The following entities are PRC financial institutions but are not “Financial Institutions” as defined by the Consultation Paper:
- Financial Asset Management Companies;
- Financial Companies;
- Financial Leasing Companies;
- Automobile Finance Companies;
- Consumer Finance Companies; and
- Money Broking Companies.
The following entities are not PRC financial institutions but are “Financial Institutions” as defined by the Consultation Paper:
- private investment fund management companies; and
- partnerships engaged in the business of private investment fund management.
The following entities are not legal persons but are “Financial Institutions” as defined by the Consultation Paper:
- mutual funds;
- private investment funds; and
- trust plans.
2. Due diligence obligation related to financial products promoted and sold through a third party
The Consultation Paper has inherited the requirements under FATCA and CRS which authorise financial institutions to engage a third party such as the sales agency in the due diligence procedures while the ultimate liabilities shall be assumed by the financial product issuer.
The Consultation Paper further indicates that the sales agency is obliged to co-operate with the financial product issuer to conduct due diligence and provide information to such financial product issuer for reporting. Therefore, even if qualified sales agencies for financial products such as independent fund sales institutions are not “Financial Institutions” as defined by the Consultation Paper, they shall establish complete due diligence rules and produces in accordance with the Consultation Paper.

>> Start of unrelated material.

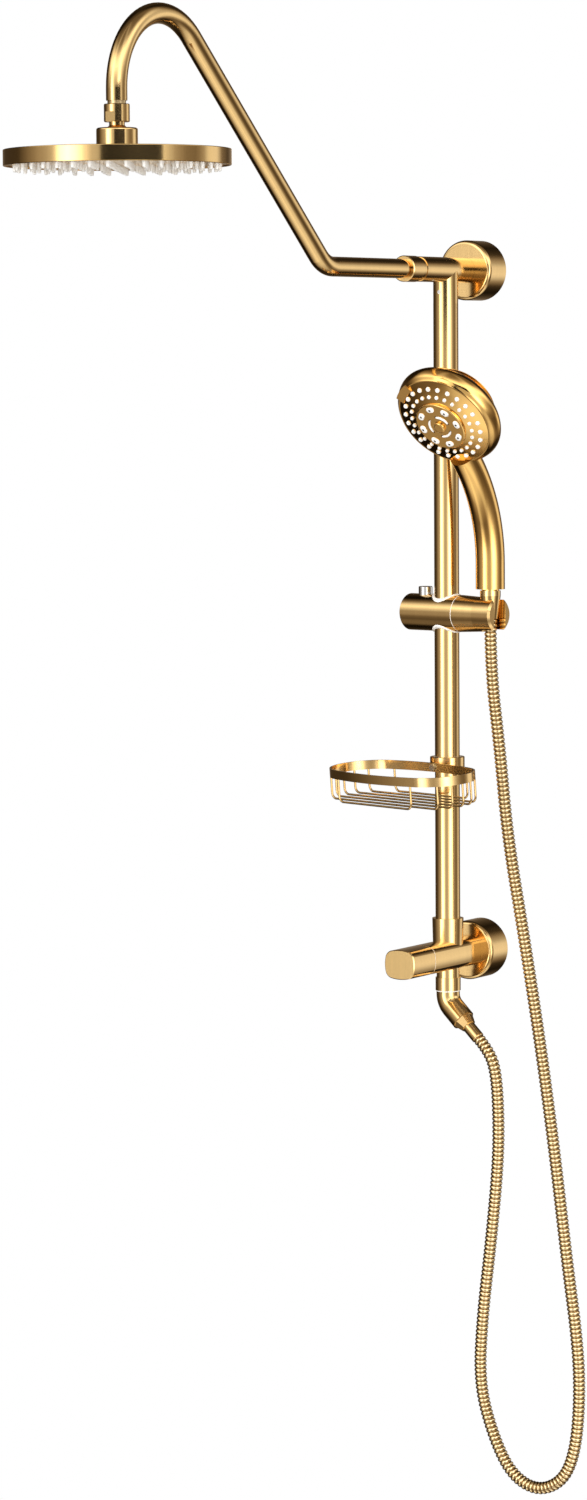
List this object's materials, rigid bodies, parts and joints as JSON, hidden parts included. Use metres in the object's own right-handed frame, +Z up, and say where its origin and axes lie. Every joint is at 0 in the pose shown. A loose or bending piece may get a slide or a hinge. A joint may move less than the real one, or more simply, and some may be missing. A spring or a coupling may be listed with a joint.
{
  "type": "wall-mounted rainfall shower column",
  "caption": "Wall-mounted shower column in brushed gold: round rain head on a bent arm, hand shower on a sliding holder, wire soap dish, diverter and flexible metal hose.",
  "frame": {"origin": "centre of the water inlet's mouth, on the wall plane behind the lower flange", "axes": "+Z up along the riser bar, +Y into the wall, +X along the wall towards the hose, to the right for a person facing the wall"},
  "size_m": [0.2669, 0.7331, 1.4577],
  "materials": {
    "gold_brass": "brushed gold",
    "raw_brass": "turned",
    "steel": "plain",
    "button_chrome": "polished",
    "white_silicone": "matt",
    "black_rubber": "matt",
    "white_nylon": "matt",
    "gold_abs": "metal plated, gold"
  },
  "bodies": {
    "column": {"upper_wall_flange": "gold_brass", "lower_wall_flange": "gold_brass", "upper_wall_bracket": "raw_brass", "bracket_grub_screw": "steel", "upper_tee": "gold_brass", "bar_joiner": "raw_brass", "tee_grub_screw": "steel", "arm_gland_ring": "gold_brass", "arm_nut": "gold_brass", "arm_seal": "black_rubber", "rain_arm": "gold_brass", "arm_nipple": "raw_brass", "swivel_nut": "gold_brass", "arm_filter_washer": "black_rubber", "swivel_ball": "gold_brass", "riser_bar": "gold_brass", "diverter_body": "gold_brass", "inlet_union": "raw_brass", "inlet_washer": "black_rubber", "diverter_cartridge": "white_nylon", "cartridge_retainer": "raw_brass", "knob_glide_ring": "white_nylon", "outlet_seam_ring": "white_nylon", "hose_elbow": "gold_brass", "hose_nut": "gold_brass", "hose_ferrule": "gold_brass"},
    "slider_carriage": {"slider_liner": "white_nylon", "shower_hose": "gold_brass"},
    "slider": {"slider_body": "gold_brass", "release_spring": "steel", "brake_shoe": "white_nylon", "pivot_stud": "steel", "seam_washer": "white_nylon"},
    "release_button": {"release_button": "button_chrome"},
    "cradle": {"cradle": "gold_brass"},
    "hand_shower": {"hand_shower_body": "gold_abs", "hose_cone_nut": "gold_brass", "handle_washer": "black_rubber"},
    "spray_dial": {"spray_dial": "gold_abs", "centre_plate": "gold_abs", "centre_nozzles": "white_silicone", "fine_nozzles": "white_silicone", "dial_hub": "gold_abs", "selector_lever": "gold_abs"},
    "head_gimbal": {"ball_seat": "white_nylon"},
    "rain_head": {"swivel_cup": "gold_brass", "rain_head_shell": "gold_brass", "rain_face_plate": "gold_brass", "rain_nozzle_mat": "white_silicone", "rain_mat_seal": "black_rubber"},
    "diverter_knob": {"diverter_knob": "gold_brass", "diverter_spindle": "raw_brass", "knob_grub_screw": "steel"},
    "dish_carriage": {"dish_sleeve": "white_nylon"},
    "soap_dish": {"dish_collar": "gold_brass", "dish_band": "gold_brass", "dish_wires": "gold_brass", "dish_screw": "steel"}
  },
  "joints": [
    {"name": "slider_slide", "type": "slide", "parent": "column", "child": "slider_carriage", "axis": [0, 0, 1], "range_m": [-0.11, 0.085], "deforming": ["shower_hose"]},
    {"name": "slider_turn", "type": "hinge", "parent": "slider_carriage", "child": "slider", "pos_m": [0, -0.068, 0.345], "axis": [0, 0, 1], "range_deg": [-60, 40]},
    {"name": "release_press", "type": "slide", "parent": "slider", "child": "release_button", "axis": [0, 0, -1], "range_m": [0, 0.003], "stiffness_N_per_m": 900, "springref_m": -0.002, "deforming": ["release_spring"]},
    {"name": "cradle_tilt", "type": "hinge", "parent": "slider", "child": "cradle", "pos_m": [0, -0.068, 0.345], "axis": [0.9863, -0.165, 0], "range_deg": [-8, 45]},
    {"name": "handset_lift", "type": "slide", "parent": "cradle", "child": "hand_shower", "axis": [0, 0, 1], "range_m": [0, 0.06]},
    {"name": "spray_dial_turn", "type": "hinge", "parent": "hand_shower", "child": "spray_dial", "pos_m": [0.05024, -0.15508, 0.5376], "axis": [-0.0613, -0.7963, -0.6018], "range_deg": [-48, 48]},
    {"name": "head_pitch", "type": "hinge", "parent": "column", "child": "head_gimbal", "pos_m": [0, -0.6315, 0.7975], "axis": [1, 0, 0], "range_deg": [-10, 10]},
    {"name": "head_roll", "type": "hinge", "parent": "head_gimbal", "child": "rain_head", "pos_m": [0, -0.6315, 0.7975], "axis": [0, 1, 0], "range_deg": [-10, 10]},
    {"name": "diverter_turn", "type": "hinge", "parent": "column", "child": "diverter_knob", "pos_m": [0, 0, 0], "axis": [0, 1, 0], "range_deg": [-90, 90]},
    {"name": "dish_slide", "type": "slide", "parent": "column", "child": "dish_carriage", "axis": [0, 0, 1], "range_m": [-0.1, 0.1]},
    {"name": "dish_swing", "type": "hinge", "parent": "dish_carriage", "child": "soap_dish", "pos_m": [0, -0.068, 0.1952], "axis": [0, 0, 1], "range_deg": [-45, 12]}
  ]
}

3. Whether FATCA due diligence produces are included in the Consultation Paper
The Consultation Paper provides that the due diligence for accounts opened and held by US tax residents shall be conducted pursuant to the “relevant rules” which are not explicitly set out.
As the due diligence requirements under CRS are crafted on the basis of those under FATCA inter-governmental agreement, regardless of their minor discrepancies, we are of the view that due diligence rules and produces established in accordance with CRS or the Consultation Paper would satisfy the due diligence requirements under FATCA with minor adjustments and switching costs for financial institutions are not significant.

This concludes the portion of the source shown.